7. What transitional arrangements will apply to existing firms which carry on the business of a credit servicing firm?

The new legislation will include a transitional regime of interim authorisation for existing persons/firms (other than those which are deemed to be authorised to carry on the business of a credit servicing firm in the circumstances outlined in question 4) carrying on the business of a credit servicing firm. A person/firm carrying on the business of a credit servicing firm immediately before the coming into operation of the new legislation is taken to be authorised to carry on the business of a credit servicing firm until the CBI has granted or refused authorisation, provided that the person/firm has applied to the CBI for authorisation no later than three months after the legislation comes into operation.
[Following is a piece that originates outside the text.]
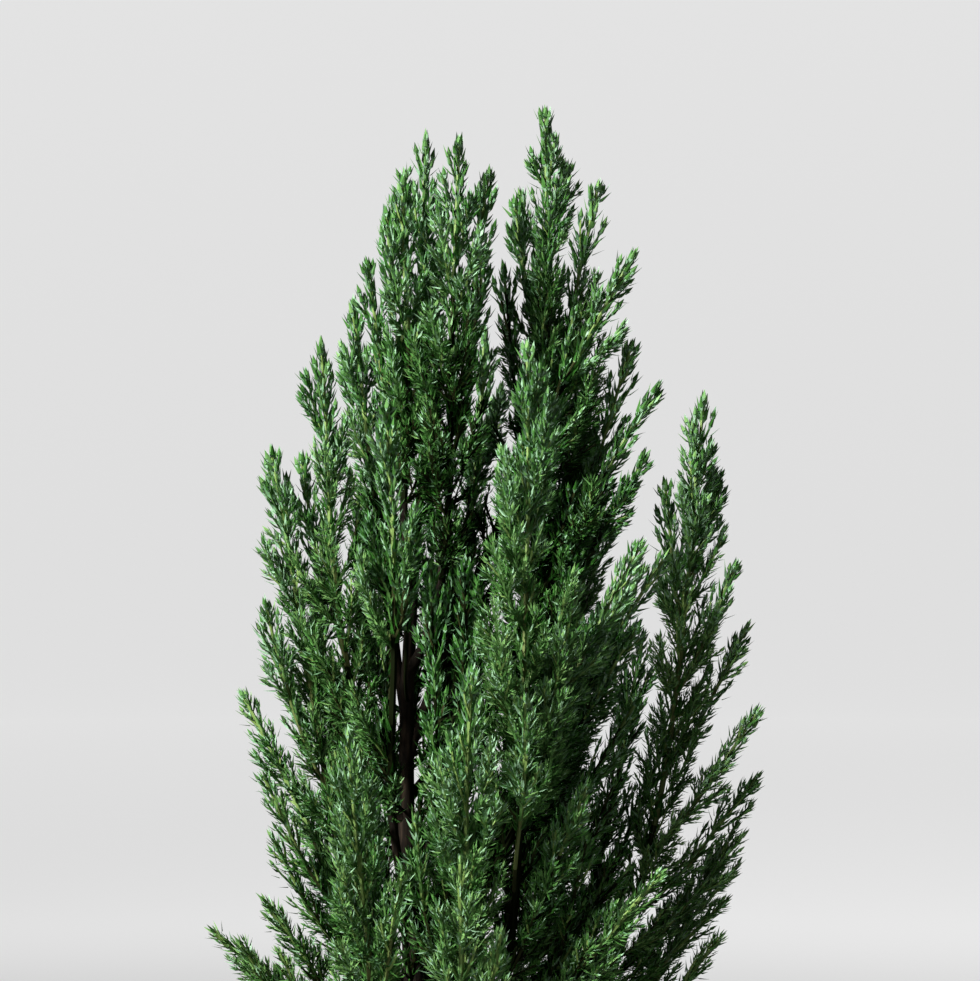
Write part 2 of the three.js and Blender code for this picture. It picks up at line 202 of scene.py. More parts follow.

The new legislation provides that during the transitional period, the CBI may impose regulatory and supervisory conditions or requirements upon such firms and may direct such firms not to carry on the business of a credit servicing firm for a specified period not exceeding three months.

8. What other protections will the Bill provide to consumers whose loans are sold to unregulated entities?
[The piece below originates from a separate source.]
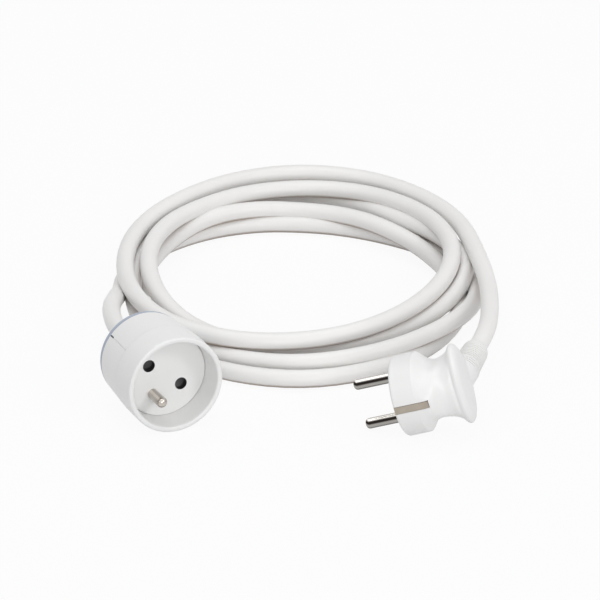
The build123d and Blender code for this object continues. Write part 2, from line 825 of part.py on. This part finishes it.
with BuildPart() as plug_cover:
    for sections in (body_sections, rim_sections, dome_sections):
        for level, half_width, half_height in sections:
            with BuildSketch(plug.offset(level)):
                Ellipse(half_width, half_height)
        loft(ruled=len(sections) == 2)
    with BuildSketch(exit_section):
        with BuildLine():
            Polyline(
                (0, 0),
                (barrel_root_r, 0),
                (barrel_r, barrel_root_l),
                (barrel_r, barrel_l),
                (0, barrel_l),
                close=True,
            )
        make_face()
    revolve(axis=exit_axis)
    # the sleeve's ribs are carried on along the barrel
    with BuildSketch(exit_section):
        for rib in range(barrel_rib_count):
            with Locations((barrel_r, plug_sleeve_start - rib_cut_w - (rib + 0.5) * rib_pitch)):
                Rectangle(2 * rib_depth, rib_cut_w)
    revolve(axis=exit_axis, mode=Mode.SUBTRACT)
    for level, half_width, half_height in cavity_sections:
        with BuildSketch(plug.offset(level)):
            Ellipse(half_width, half_height)
    loft(ruled=True, mode=Mode.SUBTRACT)
    # post for the long screw
    with BuildSketch(plug.offset(strip_l + seat)):
        with Locations((cover_screw_x, 0)):
            Circle(post_r)
    extrude(amount=cavity_sections[-1][0] - strip_l)
    with BuildSketch(plug.offset(strip_l)):
        with Locations((cover_screw_x, 0)):
            Circle(screw_r + slip)
    extrude(amount=cover_bore_l, mode=Mode.SUBTRACT)
    # channel, flange seat and neck bore along the cable
    with BuildSketch(cable_exit.offset(plug_jacket_end - 3.0)):
        Circle(cord_r + slip)
    extrude(amount=barrel_l, mode=Mode.SUBTRACT)
    with BuildSketch(cable_exit.offset(plug_flange_front - seat)):
        Circle(plug_flange_r + slip)
    extrude(amount=plug_flange_t + 3 * seat, mode=Mode.SUBTRACT)
    with BuildSketch(cable_exit.offset(plug_flange_front)):
        Circle(plug_neck_r + slip)
    extrude(amount=barrel_l, mode=Mode.SUBTRACT)
    # room where the cores part, and where the grip bar is screwed on
    with BuildSketch(cable_exit.offset(1.5)):
        with Locations((0, -core_room_drop)):
            Rectangle(core_room_w, core_room_h)
    extrude(amount=plug_jacket_end, mode=Mode.SUBTRACT)
    with BuildSketch(cable_exit.offset(plug_grip_front - 0.2)):
        with Locations((0, -cord_r - 3.0)):
            Rectangle(2 * plug_grip_half + 0.6, 6.0)
    extrude(amount=plug_grip_back - plug_grip_front + 0.4, mode=Mode.SUBTRACT)
    with BuildSketch(plug_grip_plane.offset(-cord_r)):
        with Locations(*plug_grip_spots):
            Circle(screw_r + slip)
    extrude(amount=grip_bore_l, mode=Mode.SUBTRACT)
    # grooves and slots for the earth strap
    with BuildSketch(plug.offset(base_l)):
        with Locations((plug_r, 0), (-plug_r, 0)):
            Rectangle(2 * (plug_r - groove_in), groove_w)
        Rectangle(2 * plug_r, groove_w)
    extrude(amount=strip_l - base_l + seat, mode=Mode.SUBTRACT)
plug_cover.part.label = "plug_cover"
export_step(plug_cover.part, "parts/plug_cover.step")

# ---------------------------------------------------------------- long screw of the cover
with BuildPart() as cover_screw:
    with BuildSketch(plug.offset(2.4 - seat)):
        with Locations((cover_screw_x, 0)):
            Circle(post_r - 0.8)
    extrude(amount=-screw_head_l)
    with BuildSketch(plug.offset(1.0)):
        with Locations((cover_screw_x, 0)):
            Circle(screw_r)
    extrude(amount=strip_l + 5.0)
    with BuildSketch(plug.offset(2.4 - seat - screw_head_l)):
        with Locations((cover_screw_x, 0)):
            Rectangle(slot_w, 2 * post_r)
    extrude(amount=slot_w, mode=Mode.SUBTRACT)
cover_screw.part.label = "cover_screw"
export_step(cover_screw.part, "parts/cover_screw.step")

# ---------------------------------------------------------------- cable grip in the plug
with BuildPart() as plug_grip:
    with BuildSketch(plug_grip_plane.offset(-cord_r - slip)):
        Rectangle(2 * plug_grip_half, plug_grip_back - plug_grip_front)
        with Locations(*plug_grip_spots):
            Circle(screw_r + slip, mode=Mode.SUBTRACT)
    extrude(amount=-plug_grip_t)
plug_grip.part.label = "plug_grip"
export_step(plug_grip.part, "parts/plug_grip.step")

with BuildPart() as plug_grip_screws:
    with BuildSketch(plug_grip_plane.offset(-cord_r - slip - plug_grip_t - seat)):
        with Locations(*plug_grip_spots):
            Circle(screw_r)
    extrude(amount=plug_grip_t + 3.0)
    with BuildSketch(plug_grip_plane.offset(-cord_r - slip - plug_grip_t - seat)):
        with Locations(*plug_grip_spots):
            Circle(screw_head_r)
    extrude(amount=-screw_head_l)
plug_grip_screws.part.label = "plug_grip_screws"
export_step(plug_grip_screws.part, "parts/plug_grip_screws.step")

# ---------------------------------------------------------------- ribbed plug sleeve
with BuildPart() as plug_sleeve:
    with BuildSketch(exit_section):
        with BuildLine():
            Polyline(
                (cord_r + 1.0, plug_sleeve_end),
                (cord_r + slip, plug_sleeve_end),
                (cord_r + slip, plug_flange_front),
                (plug_flange_r, plug_flange_front),
                (plug_flange_r, plug_flange_front + plug_flange_t),
                (plug_neck_r, plug_flange_front + plug_flange_t),
                (plug_neck_r, plug_sleeve_start),
                (plug_sleeve_r, plug_sleeve_start),
                (plug_sleeve_end_r, plug_sleeve_end - plug_sleeve_shoulder),
                (cord_r + 1.0, plug_sleeve_end),
            )
        make_face()
        for rib in range(rib_count):
            with Locations((plug_sleeve_r, plug_sleeve_start + 2.0 + rib * rib_pitch)):
                Rectangle(2 * rib_depth + 0.6, rib_cut_w, mode=Mode.SUBTRACT)
    revolve(axis=exit_axis)
plug_sleeve.part.label = "plug_sleeve"
export_step(plug_sleeve.part, "parts/plug_sleeve.step")

# ---------------------------------------------------------------- cut end of the cable, plug
with BuildPart() as cord_plug_end:
    with BuildSketch(cable_exit.offset(plug_jacket_end)):
        Circle(cord_r)
    extrude(amount=plug_sleeve_end - plug_jacket_end)
cord_plug_end.part.label = "cord_plug_end"
export_step(cord_plug_end.part, "parts/cord_plug_end.step")

# ---------------------------------------------------------------- cores
for name, side in (("plug_core_line", 1), ("plug_core_neutral", -1)):
    core_routes[name] = [
        cable_exit.from_local_coords((side * 2.3, -1.2, plug_jacket_end - seat)),
        cable_exit.from_local_coords((side * 2.3, -1.2, plug_jacket_end - 2.0)),
        plug.from_local_coords((3.7, side * 3.1, exit_level - core_drop)),
        plug.from_local_coords((4.2, side * 4.4, 17.2)),
        plug.from_local_coords((7.0, side * half_pitch, plug_wire_level + 3.0)),
        plug.from_local_coords((6.4, side * half_pitch, plug_wire_level)),
        plug.from_local_coords((0.6, side * half_pitch, plug_wire_level)),
    ]
core_routes["plug_core_earth"] = [
    cable_exit.from_local_coords((0, 2.2, plug_jacket_end - seat)),
    cable_exit.from_local_coords((0, 2.2, plug_jacket_end - 1.8)),
    plug.from_local_coords((3.2, 0, strip_l + core_r + slip)),
    plug.from_local_coords((crimp_mid + crimp_l / 2, 0, strip_l + core_r + slip)),
]
for name, route in core_routes.items():
    with BuildPart() as core:
        with BuildLine() as core_line:
            FilletPolyline(*route, radius=core_bend)
        with BuildSketch(Plane(origin=core_line.line @ 0, z_dir=core_line.line % 0)):
            Circle(core_r)
        sweep()
    core.part.label = name
    export_step(core.part, f"parts/{name}.step")

# ================================================================ cable
sleeve_mouth = cable_exit.from_local_coords((0, 0, plug_sleeve_end))
routes = {
    "cord_socket_lead": socket_route,
    "cord_plug_lead": [tuple(sleeve_mouth)] + plug_route,
}
for name, route in routes.items():
    radii = bend_radii(route)
    with BuildPart() as cord_lead:
        with BuildLine() as cord_line:
            FilletPolyline(*route, radius=radii)
        with BuildSketch(Plane(origin=cord_line.line @ 0, z_dir=cord_line.line % 0)):
            Circle(cord_r)
        sweep()
    length = sum(edge.length for edge in cord_line.line.edges())
    print(name, "radii", [round(radius, 1) for radius in radii])
    print(name, "length", round(length, 1), "volume", round(cord_lead.part.volume, 1))
    print(name, "section times length", round(pi * cord_r**2 * length, 1))
    cord_lead.part.label = name
    export_step(cord_lead.part, f"parts/{name}.step")

with BuildPart() as cord_coil:
    coil_dir = (cos(radians(coil_turn)), sin(radians(coil_turn)), 0)
    with BuildSketch(Plane(origin=(coil_x, coil_y, 0), x_dir=coil_dir, z_dir=(0, 0, 1))):
        Ellipse(coil_half_w, coil_half_l)
        with Locations((-1.2, -0.6)):
            Circle(coil_inner_r, mode=Mode.SUBTRACT)
    extrude(amount=coil_height)
    fillet(cord_coil.faces().filter_by(Axis.Z).edges(), radius=coil_round)
cord_coil.part.label = "cord_coil"
export_step(cord_coil.part, "parts/cord_coil.step")
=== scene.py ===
import json
import math

import bpy
import numpy as np
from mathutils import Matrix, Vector


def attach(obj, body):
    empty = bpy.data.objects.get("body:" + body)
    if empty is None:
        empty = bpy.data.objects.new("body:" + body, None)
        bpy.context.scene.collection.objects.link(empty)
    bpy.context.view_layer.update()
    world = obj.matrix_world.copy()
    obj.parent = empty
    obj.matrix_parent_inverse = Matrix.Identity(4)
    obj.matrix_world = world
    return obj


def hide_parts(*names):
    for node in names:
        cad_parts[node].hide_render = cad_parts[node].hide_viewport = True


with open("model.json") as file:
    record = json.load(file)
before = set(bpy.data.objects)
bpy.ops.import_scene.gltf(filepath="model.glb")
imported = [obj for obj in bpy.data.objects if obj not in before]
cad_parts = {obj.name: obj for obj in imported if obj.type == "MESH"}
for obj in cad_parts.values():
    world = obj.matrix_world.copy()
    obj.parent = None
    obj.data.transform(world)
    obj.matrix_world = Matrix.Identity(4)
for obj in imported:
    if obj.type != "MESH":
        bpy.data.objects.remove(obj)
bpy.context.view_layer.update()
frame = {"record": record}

# ---------------------------------------------------------------- sizes, metres
MM = 0.001
CORD_D = 0.0083
LOWEST = CORD_D / 2 + 0.0001

# where the camera looks, and from where: low, from the socket's side of the coil
TARGET = Vector((0.1098, 0.0862, 0.0))
CAMERA_TURN = math.radians(25.0)
CAMERA_HEIGHT = math.radians(24.0)
CAMERA_DISTANCE = 2.6
CAMERA_REACH = 20.0
LENS = 335.4

# the oval that the cable is heaped along, level with the ground, turned like the camera
COIL_CENTRE = (0.1157, 0.0989)
COIL_HALF = (0.071, 0.084)
COIL_TURN = -CAMERA_TURN
STEPS_PER_TURN = 16

# How each turn lies, at the eight points of the compass from the left, clockwise from above:
# how far outside the oval its middle is, and its height, millimetres.
TURNS = [
    [(10.2, 4.9), (-6, 4.3), (-19.5, 4.3), (-13, 4.3), (10, 6), (18, 11.5), (16, 7), (9, 4.3)],
    [(3, 4.3), (-8, 12), (-15.5, 9.5), (-17.5, 11), (0.8, 4.3), (16, 4.3), (27.8, 4.3), (19, 4.3)],
    [(4.5, 12.2), (3, 9.5), (7.8, 7.6), (-7.3, 11.8), (7, 13.2), (0.8, 8), (-5, 4.3), (2, 9)],
    [
        (-0.8, 18.4), (-4.5, 16.7), (0, 14.7), (-1.5, 17.5),
        (0, 18.8), (-0.5, 15.6), (3, 12.3), (15, 14),
    ],
    [(9.6, 18.2), (6.5, 18.2), (14.5, 17), (9, 18.7), (9.5, 19)],
]

# how finely the cable's mesh is cut, round its section and along each stretch of its route
SECTION_STEPS = 6
ROUTE_STEPS = 5

# the free lengths: out of the socket's sleeve to the coil, and from the coil into the plug
SOCKET_ROUTE = [
    (0.0, 0.0106, 0.0225),
    (0.0, 0.042, 0.0225),
    (0.0029, 0.0572, 0.022),
    (0.0103, 0.0769, 0.019),
    (0.0216, 0.0982, 0.0125),
    (0.033, 0.1173, 0.0066),
]
PLUG_ROUTE = [
    (0.1797, 0.0315, 0.0184),
    (0.1663, 0.0025, 0.0205),
    (0.152, -0.024, 0.0234),
    (0.1348, -0.046, 0.0243),
    (0.113, -0.0718, 0.0247),
]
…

When the new legislation comes into operation:

  • Upon the sale of a consumer loan portfolio to an unregulated entity, the relevant borrowers will continue to enjoy the benefits of CBI Codes designed to protect consumers (including the Code of Conduct on Mortgage Arrears).  
  • Upon the sale of a consumer loan portfolio to an unregulated entity, the relevant borrowers will have access to the Financial Services Ombudsman complaints procedure regarding treatment by credit servicing firms.  
  • As regulated entities, credit servicing firms will be subject to supervision and enforcement by the CBI.

9. What is the anticipated timing for enactment of the new legislation?

The Bill was declared to have been passed by both Houses of the Oireachtas on 2 July 2015. It is expected to be signed by the President and enacted into law in the coming days. Since the Bill does not contain a specific commencement provision, it will come into effect immediately upon the President signing it.